Kumar mentioned that this was the first time the satellite mapping survey had been carried out state-wise and district-wise. So although such large-scale surveys were hitherto unheard of in the country, some corporate houses and individual sugar mills did carry them out.

“A detailed analysis of the satellite mapping report shows that the sugarcane acreage for the year 2011-2012 was estimated at 51.82 lakh hectares, which was slightly more than the acreage made manually by the sugar industry (50.79 lakh hectares), the ministry of agriculture (50.93 lakh hectares) and the ministry of food and public distribution (50.25 lakh hectares),” he said.

“Therefore, the survey carried out through satellite mapping, therefore, shows a higher sugarcane area than what the government estimated. In fact, it exceeds the government's estimate by about three per cent,” he added.

The area estimated for the 2011-2012 sugar season through the satellite mapping (51.82 lakh hectares) is about 2.38 hectares more than the actual area of 2010-2011 (49.44 lakh hectares). In terms of percentage, it has increased by about 4.8 per cent.

Not without glitches

“We took precautions to overcome the issues like mixed crop signature of lookalike crops by ground truthing reports, through physical visits or on the basis of reports from mills and GPS Point collection,” Kumar said.

“The comparison with the manual estimates at the district level was certainly not easy, because the survey and report of the district-wise satellite mapping is based on the administrative boundaries of the states in question, whereas the manual surveys are done on the basis of actual revenue boundaries for the cane collection centres of the respective command areas,” he added.
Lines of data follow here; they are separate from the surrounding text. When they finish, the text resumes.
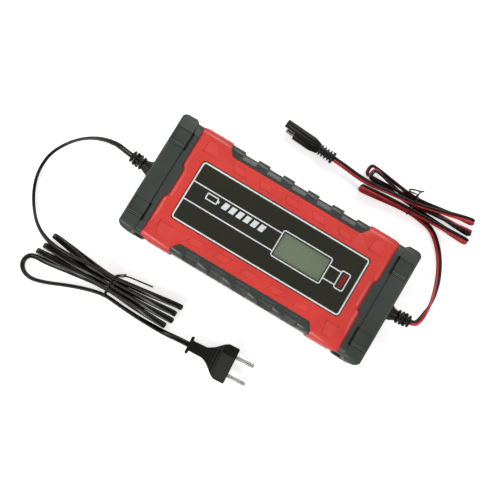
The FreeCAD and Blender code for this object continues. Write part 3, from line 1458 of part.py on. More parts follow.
def make_connector():
    """Two barrels side by side, lying rolled over on the bench. The long one shields its
    socket, the short one ends behind a bare pin, so that two of these connectors fit together
    one way round only."""
    radius = S.barrel_width / 2
    core, rib, flange = (S.connector_core_width / 2, S.connector_rib_width / 2,
                         S.connector_flange_width / 2)
    relief_end = S.connector_relief_length
    profile = [(0.0, 0.0), (relief_end, 0.0), (relief_end, core + 0.3)]
    for number in (3, 2, 1, 0):
        foot = S.connector_flange_thickness + 1.5 + S.connector_rib_pitch * number
        top = foot + S.connector_rib_thickness
        profile += [(top + 0.1, core), (top, rib), (foot, rib), (foot - 0.1, core)]
    profile += [(S.connector_flange_thickness + 0.1, core),
                (S.connector_flange_thickness, flange), (0.4, flange), (0.0, flange - 0.4)]
    relief = turned_body("connector_relief", profile)
    long_end = relief_end + S.long_barrel_length
    short_end = relief_end + S.short_barrel_length
    half_gap = S.barrel_spacing / 2
    barrels = [
        place(turned_body(name, [
            (relief_end + 0.5, 0.0), (end, 0.0), (end, radius), (relief_end + 7.5, radius),
            (relief_end + 0.5, radius - S.barrel_taper)]), 0.0, y, 0.0)
        for name, end, y in (("long_barrel", long_end, -half_gap),
                             ("short_barrel", short_end, half_gap))]
    side = half_gap + 0.6 * radius
    hood = solid_from("plan", "connector_hood", [
        (relief_end - 1.0, -core - 0.2), (relief_end + 6.5, -side, 9.0),
        (short_end - 8.0, -side), (short_end - 2.0, -half_gap),
        (short_end - 2.0, half_gap), (short_end - 8.0, side),
        (relief_end + 6.5, side, 9.0), (relief_end - 1.0, core + 0.2)],
        -radius + 0.9, radius - 0.9)
    moulding = fuse("connector_moulding", relief, *barrels, hood)
    socket_depth = S.socket_length + S.socket_set_back
    socket_width = S.contact_width + 2 * S.contact_wall + 2 * S.contact_gap
    socket_way = rod("socket_way", long_end - socket_depth, -half_gap, 0.0, socket_width,
                     socket_depth + 1.0, Vector(1, 0, 0))
    pin_way = rod("pin_way", short_end - S.contact_seat, half_gap, 0.0,
                  S.contact_width - 2 * S.contact_seat_step, S.contact_seat + 1.0,
                  Vector(1, 0, 0))
    body = cut("output_connector", moulding, socket_way, pin_way)
    bare = S.contact_width / 2
    seat = bare - S.contact_seat_step
    pin = turned_body("output_connector_pin", [
        (short_end - S.contact_seat, 0.0), (short_end + S.contact_length, 0.0),
        (short_end + S.contact_length, bare - 1.0),
        (short_end + S.contact_length - 1.0, bare), (short_end, bare), (short_end, seat),
        (short_end - S.contact_seat, seat)])
    socket = turned_body("output_connector_socket", [
        (long_end - socket_depth, 0.0), (long_end - socket_depth + 1.0, 0.0),
        (long_end - socket_depth + 1.0, S.contact_width / 2 + 0.1),
        (long_end - S.socket_set_back, S.contact_width / 2 + 0.1),
        (long_end - S.socket_set_back, S.contact_width / 2 + S.contact_wall),
        (long_end - socket_depth, S.contact_width / 2 + S.contact_wall)])
    turn = Rotation(Vector(0, 0, 1), float(S.connector_angle)) * Rotation(
        Vector(1, 0, 0), -float(S.connector_roll))
    cosine, sine = cosine_of(S.connector_angle), sine_of(S.connector_angle)
    level = cosine_of(S.connector_roll)
    place(body, S.connector_x, S.connector_y, connector_height, turn)
    for contact, y in ((pin, half_gap), (socket, -half_gap)):
        place(contact, S.connector_x - sine * y * level, S.connector_y + cosine * y * level,
              connector_height - y * sine_of(S.connector_roll), turn)
    return body, pin, socket


NODES = {}


def keep(name, thing):
    thing.Label = name
    NODES[name] = thing


keep("top_shell", make_top_shell())
keep("bottom_shell", make_bottom_shell())
for end_name, end_sign in ENDS:
    keep(end_name + "_end_boot", make_boot(end_name + "_end_boot", end_sign))
for side_name, side_sign in SIDES:
    keep(side_name + "_side_grip", make_grip(side_name + "_side_grip", side_sign))
keep("front_panel", make_panel())
keep("display_window", make_window())
keep("mode_button", make_key())
keep("display_board", make_display_board())
for piece_name, piece in zip(("display_backlight", "display_glass"), make_display()):
    keep(piece_name, piece)
for piece_name, piece in zip(("switch_body", "switch_plunger"), make_switch()):
    keep(piece_name, piece)
for piece_name, piece in zip(("case_screws", "circuit_board_screws", "display_board_screws"),
                             make_screws()):
    keep(piece_name, piece)
keep("circuit_board", make_board())
for piece_name, piece in make_electronics().items():
    keep(piece_name, piece)
for end_name, end_sign in ENDS:
    keep(end_name + "_strain_relief", make_relief(end_name + "_strain_relief", end_sign))
    keep(end_name + "_cores", make_cores(end_name + "_cores", end_sign))
for cord_name, made in (
        ("mains", make_cord("mains", MAINS_LEAD, mains_strands(), MAINS_TAIL,
                            (4.2, 0, 0), (-4.2, 0, 0))),
        ("output", make_cord("output", OUTPUT_LEAD, output_strands(), OUTPUT_TAIL,
                             (-4.05, 1.13, 0), (-4.05, -0.36, -1.04)))):
    for part_name, piece in zip(("lead", "hank", "tail"), made):
        keep("%s_cord_%s" % (cord_name, part_name), piece)
keep("mains_cord_tie", make_tie("mains_cord_tie", MAINS_TIE))
keep("output_cord_tie", make_tie("output_cord_tie", OUTPUT_TIE))
keep("mains_plug", make_plug())
for piece_name, piece in zip(("mains_plug_pins", "mains_plug_pin_sleeves"), make_pins()):
    keep(piece_name, piece)
for piece_name, piece in zip(("output_connector", "output_connector_pin",
                              "output_connector_socket"), make_connector()):
    keep(piece_name, piece)

doc.recompute()


def check_and_write():
    """Stop on a failed feature or a bad shape, and write each node."""
    for thing in doc.Objects:
        for state in thing.State:
            if state in ("Invalid", "Error"):
                raise RuntimeError("%s is %s" % (thing.Name, state))
    os.makedirs(PARTS_FOLDER, exist_ok=True)
    for name, thing in NODES.items():
        shape = thing.Shape
        if shape.isNull() or not shape.isValid() or not shape.Solids:
            raise RuntimeError("bad shape in " + name)
        shape.exportStep("%s/%s.step" % (PARTS_FOLDER, name))
        print("%-28s %2d solids, volume %.0f" % (name, len(shape.Solids), shape.Volume))


check_and_write()
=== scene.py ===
import math

import bmesh
import bpy
import numpy as np
from mathutils import Matrix, Vector


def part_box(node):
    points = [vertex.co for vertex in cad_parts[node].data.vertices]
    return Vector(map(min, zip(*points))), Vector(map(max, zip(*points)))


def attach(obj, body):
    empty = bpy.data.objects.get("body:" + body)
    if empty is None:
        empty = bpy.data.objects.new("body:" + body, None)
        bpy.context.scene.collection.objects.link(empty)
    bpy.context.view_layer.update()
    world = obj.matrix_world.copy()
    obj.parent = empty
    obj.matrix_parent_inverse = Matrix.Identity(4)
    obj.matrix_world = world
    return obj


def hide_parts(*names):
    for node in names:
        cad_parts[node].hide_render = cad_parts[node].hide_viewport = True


bl_info = {
    "name": "Battery Charger Look",
    "version": (1, 0, 0),
    "blender": (4, 5, 0),
    "location": "View3D > Sidebar > Charger",
    "description": "Finishes, prints and cords of a battery charger for cars",
    "category": "Object",
}

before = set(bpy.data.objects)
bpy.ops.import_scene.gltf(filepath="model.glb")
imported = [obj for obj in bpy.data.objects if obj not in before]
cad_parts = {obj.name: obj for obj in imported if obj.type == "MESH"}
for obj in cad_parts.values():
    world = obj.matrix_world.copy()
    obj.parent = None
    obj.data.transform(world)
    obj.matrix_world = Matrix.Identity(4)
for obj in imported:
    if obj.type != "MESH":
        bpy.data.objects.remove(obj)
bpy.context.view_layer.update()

MM = 0.001
CASE = "case"


def millimetres(*values):
    """Lengths given in millimetres, in metres."""
    return tuple(value * MM for value in values)


# Heights over the bench: each thin plate's foot and top

FACE = 46.0 * MM
INK_SINK = 0.02 * MM
# Tile and shield plates, a lighter red than the case as painted sheen
TILE_HEIGHTS = millimetres(44.9, 45.0)
SHIELD_HEIGHTS = millimetres(44.5, 44.6)
# Plates of painted shade in the boots' slots
SLOT_HEIGHTS = millimetres(44.72, 44.78)
# Strips of painted highlight on the tops of the boots' ribs
RIB_HEIGHTS = millimetres(47.98, 48.02)

# Outlines on the top shell and the boots, in millimetres from the middle of the case

TILE_PITCH = 27.8
TILE_OUTLINE = ((-4.2, 34.8), (8.3, 34.8), (4.2, 41.2), (-8.3, 41.2))
SHIELD_MIDDLE = 87.2
SHIELD_OUTLINE = ((-6.6, 36.9), (6.6, 36.9), (5.5, 46.4), (3.2, 49.6), (-3.2, 49.6),
                  (-5.5, 46.4))
SLOT_SPAN = (107.25, 109.55)
RIB_SPAN = (110.0, 123.6)
REST_STARTS = (28.5, -45.5)
REST_LENGTH = 17.2
REST_MARGIN = 0.5
RIB_EDGES = (0.95, 2.45)
RIB_WIDTH = 0.5

# The front panel: corners of its printed frames, the levels of its lines, and the charge gauge

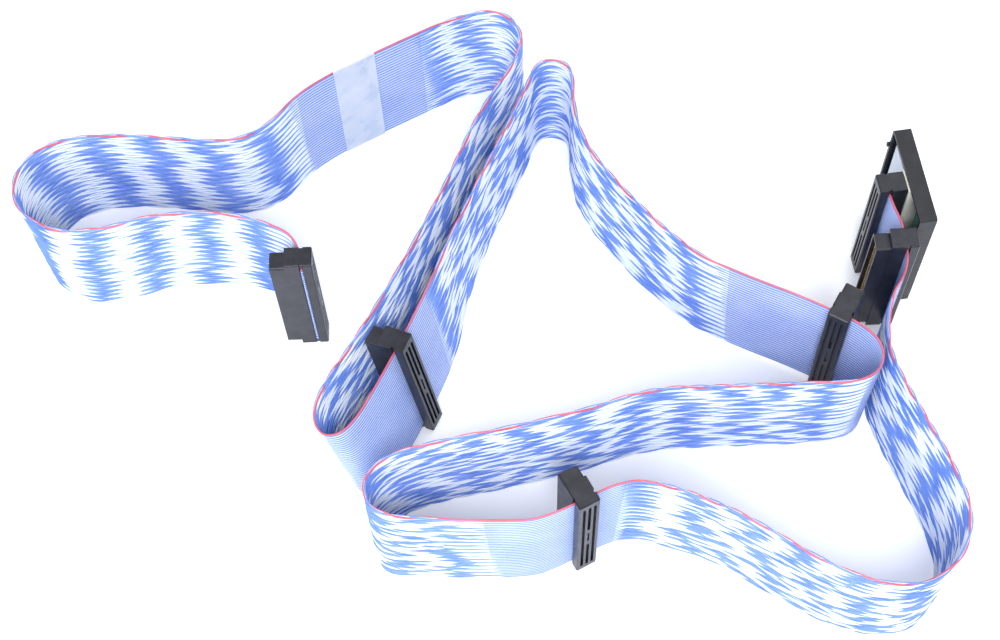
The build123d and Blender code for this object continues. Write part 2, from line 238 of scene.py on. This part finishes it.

“Having said that we found out that state-level surveys are possible, as both the manual and the satellite surveys are based on the administrative state boundaries. But in order to make the district-wise comparison, the sugar industry would have to put in the extra effort to carry out the satellite mapping according to the actual revenue boundaries,” he said.

But, NFCSF's survey proved beneficial

It was strongly felt that there was a need to make sure that the sugarcane production is better estimated. It would help in the formulation of policies and important strategies to take care of both the shortages and the surpluses, as the case may be, right from the start of the season.

Kumar said, “We also realised that there were four important factors which determine the production of sugar. They are (a) the area under sugarcane cultivation; (b) the yield or productivity per hectare of sugarcane area; (c) the diversion of available sugarcane for manufacturing of alternate sweeteners like gur, khandsari, etc. and (d) the sucrose content and therefore the recovery of sugar.”